Should the hotel dates match the flight itinerary?
Yes. The first and last accommodation nights should fit the arrival and departure dates, with any overnight transit or gap clearly accounted for.
Do I need accommodation for every night?
Follow the checklist for the responsible authority. Some channels require coverage for the full stay, while other applications assess accommodation as part of the wider visit plan.
Can I cancel the hotel after submitting the application?
Cancellation can leave the submitted plan unsupported if the authority requests an update or rechecks the accommodation. Keep the plan accurate and comply with the booking terms while the application is pending.
What should I do if the hotel cannot find my reservation?
Confirm which reference the property uses, ask the platform or property for written status confirmation, and replace the booking if it cannot be verified. Keep the replacement dates and cities consistent with the application.
Is a host letter an alternative to a hotel booking?

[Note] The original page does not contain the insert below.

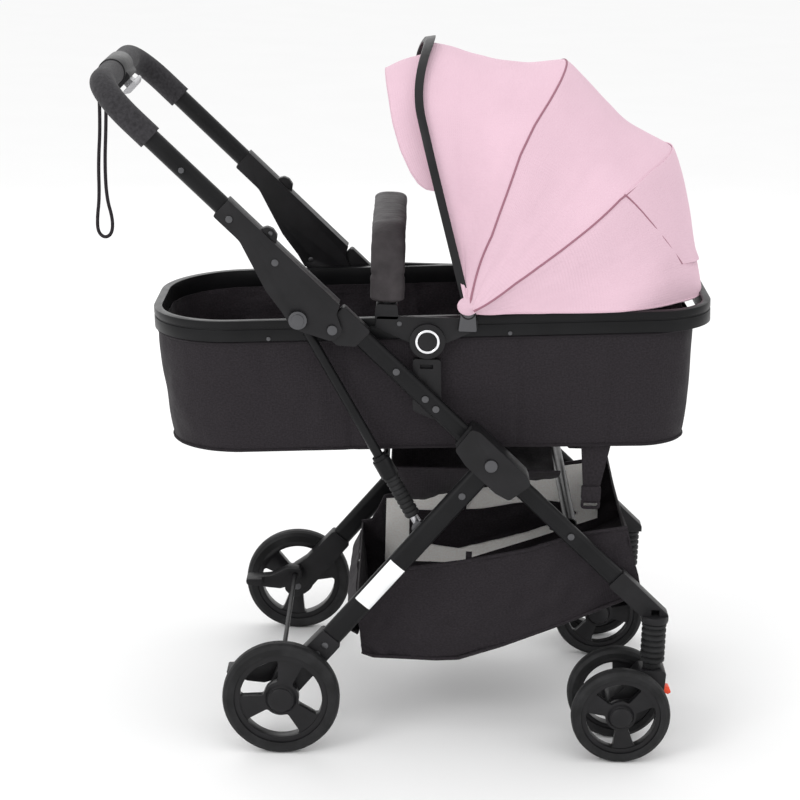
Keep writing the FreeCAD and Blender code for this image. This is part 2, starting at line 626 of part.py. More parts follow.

It can be when the destination’s rules permit private accommodation. The required format may include an official invitation or accommodation certificate, so follow the specific checklist rather than using an informal letter automatically.
Disclaimer: Accommodation-document requirements and verification practices vary by destination, nationality, consulate, and application route. Confirm the current checklist with the responsible authority. A hotel reservation does not guarantee a visa decision, and all bookings remain subject to the property and platform terms.